Per capire perché il Milan di Ancelotti è stata una delle squadre più vincenti e belle del calcio mondiale potrebbe anche “bastare” guardare i 35 minuti di autentico show nella diretta Instagram di qualche giorno fa in piena quarantena tra Andrea Pirlo e Massimo Ambrosini: aneddoti? tanti e succulenti. Schiettezza? moltissima, coma da copione per i due personaggi. Simpatia? Estrema, con Pirlo che si conferma esattamente come lo raccontano gli ex compagni, un apparente tranquillo che vive con tempi, metodi e visioni tutte sue ma estremamente acute e ficcanti anche nel parlato e non solo nelle giocate in campo. Ma è soprattutto la bellezza con cui ricordano i tempi del loro Milan che scaldano il cuore dei tifosi e fanno capire perché un nucleo così solido di amici e giocatori ha permesso il ciclo di vittorie tra i più completi e duraturi della storia del calcio, dal 2002 fino al 2011.



«Eravamo al tavolo sempre per 10 anni io, Gattuso, Nesta, Inzaghi, Abbiati, Brocchi e ovviamente anche tu Massimo», parla il Maestro del centrocampo milanista e poi juventino guardando in direct l’amico di mille battaglie Ambrosini. La cosa più divertente è vedere come in quella amicizia e guasconeria costante, l’obiettivo di risate e di prese in giro bonarie è sempre uno, il loro eterno compagno in campo Ringhio Gattuso. «Ho sentito Gattuso in video-chiamata», ha spiegato Andrea «Era con la tuta del Napoli. E’ ancora convinto di andare a Barcellona a giocare la Champions».
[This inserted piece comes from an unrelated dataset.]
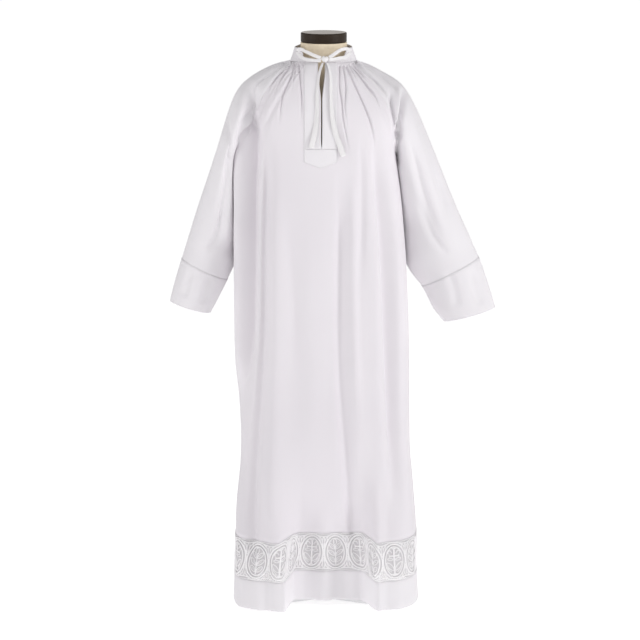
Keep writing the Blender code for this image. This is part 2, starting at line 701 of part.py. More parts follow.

PIRLO, AMBROSINI E I RICORDI DEL GRANDE MILAN

E sono risate su risate, con le legnate che tutti e due ricordano di aver preso da Gattuso ogni qual volta lo prendevano in giro in ritiro: «Rino aveva iniziato a portare il pesce a Milanello quando doveva arrivare a tavola, se qualcuno osava dire che non era buono, volavano delle grandi sforchettate», racconta ancora divertito Ambrosini, non prima di rimembrare il loro inedito “gioco preferito” con un ideatore che non ti aspetti. «E poi c’era Kala (Kaladze ndr) che il giorno del compleanno di Gattuso, eravamo in ritiro a Malta, si alzò e disse: ‘Vorrei brindare perché oggi è la festa di Rino’. Noi tutti a ridere, mentre Gattuso si alzava e ci picchiava», racconta ancora Ambrosini mentre Pirlo se la ride (e anche perché lui insieme all’ex n.4 rossonero era quello che tempestava di scherzi l’amico Rino).
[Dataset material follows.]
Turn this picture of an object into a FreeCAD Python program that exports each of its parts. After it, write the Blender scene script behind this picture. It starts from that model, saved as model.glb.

«Tornati a Milanello, durante la prima cena, stessa scena: ‘Vorrei fare un brindisi perché oggi mancano 364 giorni al compleanno di Ringhio’. E ad ogni santo ritiro Kaladze si alzava e recitava la stessa parte». Poi ci sono i rigori del Mondiale, le finali di Champions, la semifinale con l’Inter in cui con molta fortuna sono riusciti a portare a casa la “pellaccia” fino all’ammissione fatta secca, schietta e diretta di Pirlo alla domanda di Ambro «ma quindi, secondo te – oltre a me ovviamente – qual’è il centrocampista più forte con cui hai mai giocato?». E la risposta netta «Seedorf, credo! Sapevi che non perdeva mai la palla, poi in certe giornate non dovevi dargliela. Ma era troppo forte». Vi ricordate qual era il centrocampo di quel Milan? Esatto, proprio loro 4: Ambrosini, Gattuso, Pirlo e Seedorf. Se poi ci aggiungete Kakà e Shevchenko davanti, Maldini-Nesta dietro e Cafu-Serginho sulle fasce tornate a capire perché quel Milan non solo (si) divertiva ma vinceva.